France and Britain in particular have grown concerned by the sheer scale of the legal tax schemes.

Monday’s U.S. Senate report on Apple Inc followed reports that the British unit of Amazon paid just $3.7 million tax on 2012 sales of $6.5 billion, and similar revelations concerning the UK operations of Google and Starbucks.

In all, officials estimate that EU governments miss out on around 1 trillion euros ($1.3 trillion) a year through the legal tax avoidance schemes employed by such companies and via illegal tax evasion.

German Chancellor Angela Merkel, who avoided commenting on the issue ahead of the summit, expressed her frustration that existing laws were not sufficient to capture taxes fully.

“We will work towards ensuring companies have to pay more where they are based,” she told reporters, saying that new rules would affect big companies most, although it many cases companies are basing themselves in low- or no-tax jurisdictions.

HARD TO CLOSE LOOPHOLES

While there is common consent among EU leaders that action needs to be taken to close loopholes and level the playing field on tax policy, little has been done on the issues despite regular lobbying by the Organisation for Economic Co-operation and Development (OECD) and other international organizations.

In a report in March last year, the OECD, a club for wealthy countries, set out in detail how companies were using “hybrid mismatch arrangements” to avoid paying taxes, the very technique that Apple is alleged to have used in its tax planning.

“We have got to make sure as we set those tax rates that companies pay taxes, and that means international collaboration, the sharing of tax information,” British Prime Minister David Cameron said as he arrived at the summit.

But officials have dismissed the possibility of immediate steps to close loopholes or any targeting of companies, saying it is primarily up to EU member states to craft the necessary legislation, and to work through wider international forums such as the OECD, G8 and G20 to make progress and close the net.

Eversheds, a global law firm dealing with tax issues, said that while recent cases involving high-profile U.S. companies had pushed the tax issue to the top of the global agenda, it could not be tackled with any quick or immediate steps.

“While the issues deserves this top-level attention, the public should not expect any game-changing developments, and indeed it would be wrong for the EU to try to tackle the issue on its own,” said Ben Jones, a tax expert at the firm.

“Uncoordinated attempts by individual countries or blocs of countries to tackle the issue may actually create more tax ‘loopholes’ or have a detrimental impact on businesses that do not engage in aggressive tax planning.”

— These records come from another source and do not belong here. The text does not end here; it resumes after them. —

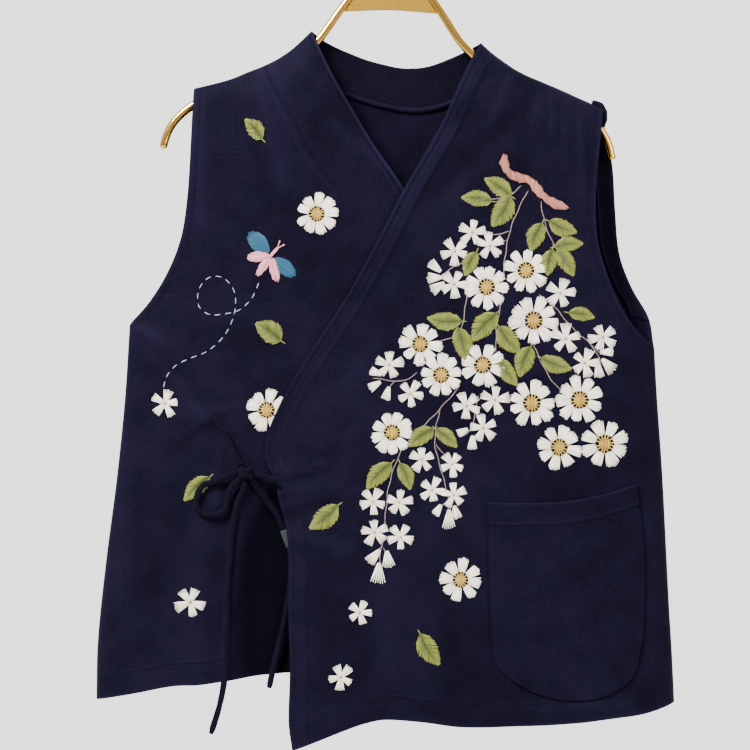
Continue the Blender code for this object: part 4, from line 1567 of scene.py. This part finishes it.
@dataclass
class PatchPocket:
    """The patch pocket with a round bottom."""

    columns: int = 52
    rows: int = 62
    grid: Array = field(default_factory=lambda: np.zeros((0, 0, 3)))

    def build(self) -> None:
        """Builds the pocket on the outer front's face."""
        u = 0.5 - 0.5 * np.cos(np.pi * np.linspace(0.0, 1.0, self.columns))[None, :]
        hem = np.array([0.865, 0.872, 0.878, 0.884, 0.890, 0.896, 0.903])
        plain = np.linspace(0.03, 0.98, self.rows)
        plain = plain[(plain < 0.86) | (plain > 0.908)]
        v = np.concatenate([[0.0, 0.004, 0.01, 0.017, 0.024], plain, hem, [0.988, 0.994, 1.0]])
        v = np.unique(v)[:, None]
        x0, x1 = Side.free(POCKET_LEFT).up(v), Side.free(POCKET_RIGHT).up(v)
        x = x0 + (x1 - x0) * u
        low = along(POCKET_BOTTOM, POCKET_LEFT[0][1] + (POCKET_RIGHT[0][1] - POCKET_LEFT[0][1]) * u)
        high = along(POCKET_TOP, POCKET_LEFT[-1][1] + (POCKET_RIGHT[-1][1] - POCKET_LEFT[-1][1]) * u)
        z = low + (high - low) * v
        self.grid = np.stack([x, pocket_y(x, z), z], axis=-1)
        made = ClothPanel.from_grid("patch_pocket", self.grid, Finish.NAVY, FACING, False, pocket_wear_and_painted_light)
        fit(made, "pocket")
        log.info("patch pocket built")

    def stitch_lines(self) -> list[Array]:
        """The stitching round the pocket's sides and bottom, and under its top hem.

        Returns:
            The lines' points.
        """
        grid, inset = self.grid, 3
        sides = grid[::-1, inset][2:-2], grid[:, -1 - inset][2:-2]
        outline = np.vstack([sides[0], grid[3, inset:-inset], sides[1]])
        hem = []
        for x in np.linspace(101.0, 241.0, 60):
            z = float(along(POCKET_TOP, x)) - POCKET_HEM
            if along(POCKET_LEFT, z) + 1.5 < x < along(POCKET_RIGHT, z) - 1.5:
                hem.append((x, float(pocket_y(x, z)), z))
        lines = [outline, np.array(hem)]
        return [line - np.array([0.0, 0.1, 0.0]) for line in lines]


# ---- Sewing


@dataclass
class Topstitching:
    """The sewing thread's running stitches along edges, hems and the pocket."""

    pitch: float = 3.3
    stitch: float = 2.5
    thread: float = 0.27

    @staticmethod
    def edge_line(rows: Rows, inset: float, surface: Surface, z: Array, out: float) -> Array:
        """The points of a line at heights z, inset to the right of an edge and moved out along y."""
        x = along(rows, z) + inset * edge_slope(rows, z)
        return np.stack([x, surface(x, z) + out, z], axis=1)

    @staticmethod
    def hem_line(rows: Rows, surface: Surface, low: float, high: float, out: float) -> Array:
        """A line above a hem, on the cloth's face.

        Args:
            rows: the hem.
            surface: the face's y.
            low: the line's least x.
            high: its greatest x.
            out: how far the line is moved along y.

        Returns:
            The line's points.
        """
        x = np.linspace(low, high, int((high - low) / 3.0))
        z = along(rows, x) + HEM_DEPTH
        return np.stack([x, surface(x, z) + out, z], axis=1)

    def armhole_line(self, rows: Rows, hand: float, surface: Surface, out: float) -> Array:
        """The points of a line beside an armhole, which lies to its left where hand is 1."""
        z = np.linspace(rows[0][0] + 9.0, rows[-1][0] - 4.0, 70)
        return self.edge_line(rows, hand * ARMHOLE_STITCH, surface, z, out)

    def build(self, tree: StitchTree, pocket: PatchPocket) -> None:
        """Sews every line.

        Args:
            tree: the stitches' node tree.
            pocket: the pocket, for its own lines.
        """
        outer_z, under_z = np.linspace(-780.0, -134.0, 215), np.linspace(-300.0, -126.0, 58)
        lines = [
            self.edge_line(OUTER_EDGE, EDGE_STITCH, outer_y, outer_z, -0.12),
            self.edge_line(UNDER_EDGE, -UNDER_STITCH, under_y, under_z, -0.12),
            self.hem_line(OUTER_HEM, outer_y, -66.0, 262.0, -0.1),
            self.hem_line(UNDER_HEM, under_y, -244.0, 90.0, -0.1),
            self.hem_line(BACK_HEM, back_y, -244.0, 262.0, 0.1),
            self.armhole_line(RIGHT_ARMHOLE, 1.0, under_y, -0.1),
            self.armhole_line(LEFT_ARMHOLE, -1.0, outer_y, -0.1),
            self.armhole_line(RIGHT_ARMHOLE_BACK, 1.0, back_y, 0.1),
            self.armhole_line(LEFT_ARMHOLE_BACK, -1.0, back_y, 0.1),
            *pocket.stitch_lines(),
        ]
        base = line_object("topstitching", [evenly(line, 2.0) for line in lines])
        sizes = {"Pitch": self.pitch, "Stitch Length": self.stitch, "Thread Radius": self.thread}
        values = {label: size * MM for label, size in sizes.items()}
        made = tree.grow(base, {**values, "Finish": Finish.SEWING.material()})
        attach(made, BODY)
        log.info("topstitching: %d lines, %d faces", len(lines), len(made.data.polygons))


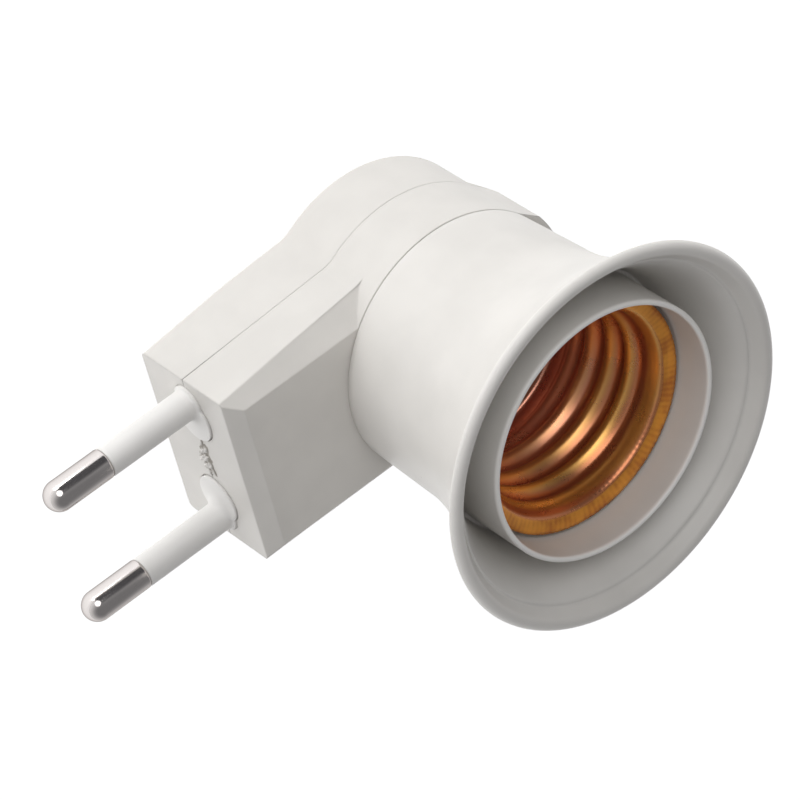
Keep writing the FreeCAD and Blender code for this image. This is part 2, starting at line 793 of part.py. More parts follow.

France has already shown its willingness to take on major U.S. companies, with authorities raiding Google in a 2011 investigation into whether its Paris office conducts sales work. The company was asked to pay 1.7 billion euros in back taxes.

A similar issue has arisen with how Google operates in Britain, with questions raised about whether its sales staff are based abroad, as the company maintains, or in the country, which would create a liability to UK tax.

Google says it follows tax rules everywhere it operates and that references to selling in job ads for British-based staff reflect the fact that it likes people with a sales skills.